At this point I remember that I was in fact at the liquor store on Thursday, and that it was, in fact, in Greenfield.

Me, thinking fast: “Oh yeah, a buddy of mine owns the place so I was stopping in to say hello.”

I’ve no idea why I felt compelled to lie to the kid but he had me on the ropes. Alright, I admit it.  I panicked. Anyway, the kid wasn’t convinced…

Kid, skeptically: “Huh.”

At that point I’d given the papers to the teacher and was on my way out. Hey, I’d covered my ass and was good to go. But as the door was about to shut behind me I heard this:

“That’s funny. I thought I saw him buying a fifth of Grey Goose Vodka.”

Damn kid was probably flunking 3rd Grade but he remembered every damn detail of my trip to Joe’s Party Shop.

As I mentioned above, I have a million of these. Hopefully these were at least mildly entertaining. More to come . . .
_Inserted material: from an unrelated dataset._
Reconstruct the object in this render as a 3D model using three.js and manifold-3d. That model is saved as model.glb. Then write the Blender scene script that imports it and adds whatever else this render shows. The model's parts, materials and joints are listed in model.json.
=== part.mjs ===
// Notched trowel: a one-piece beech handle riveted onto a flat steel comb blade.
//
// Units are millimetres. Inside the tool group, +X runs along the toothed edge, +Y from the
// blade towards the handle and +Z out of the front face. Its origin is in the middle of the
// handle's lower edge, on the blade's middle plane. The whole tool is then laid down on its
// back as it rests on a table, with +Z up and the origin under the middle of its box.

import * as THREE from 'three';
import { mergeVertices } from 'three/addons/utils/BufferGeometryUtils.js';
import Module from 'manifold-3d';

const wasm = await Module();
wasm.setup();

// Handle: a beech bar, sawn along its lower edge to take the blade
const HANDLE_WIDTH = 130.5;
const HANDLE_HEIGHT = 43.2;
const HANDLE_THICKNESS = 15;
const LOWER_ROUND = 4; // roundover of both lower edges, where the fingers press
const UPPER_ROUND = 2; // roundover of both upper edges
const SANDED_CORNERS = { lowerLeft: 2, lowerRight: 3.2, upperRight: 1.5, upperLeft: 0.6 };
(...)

7 thoughts on “Tales from the Classroom, Part 1”

  1. Loved the stories. Having taught many years myself I often wish that I had kept a journal. Nevertheless, like you, some happenings are etched into my memory forever. Once, during a class, one of my students said, “I saw you driving to school this morning.” Thinking that this was an innocent observation I quipped, “Yeah, how was I doing?” She responded, “Not too well, you were in a school zone going about 35.” Nailed.
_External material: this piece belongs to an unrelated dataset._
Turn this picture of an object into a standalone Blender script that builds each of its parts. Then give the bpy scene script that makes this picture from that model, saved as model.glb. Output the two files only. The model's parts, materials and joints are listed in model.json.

  2. Norman Gingerich and I were sharing playground duty during lunch one day when a young kid came up to us crying his heart out. We asked him what was wrong and he said, “I hur, hur, hurrrt, my, myse, myself!” Norm asked, “Where did you hurt yourself?” The kid replied, “Ov, ov, over there!” Pointing his finger at the teeter-todder!

  3. I remember the day that we were to share in English class, that this girl proceded to tell a dirty joke. We were stunned and the teacher didn’t stop her either. Of course we all died laughing at the joke but the teacher let us know that there would be no more jokes that it had to be a story. It was very funny at the time and she was a good joke teller.

    1. AD stands for Athletic Director. I was a high school AD for 9-years. I was also a college AD for awhile at OU-Chillicothe.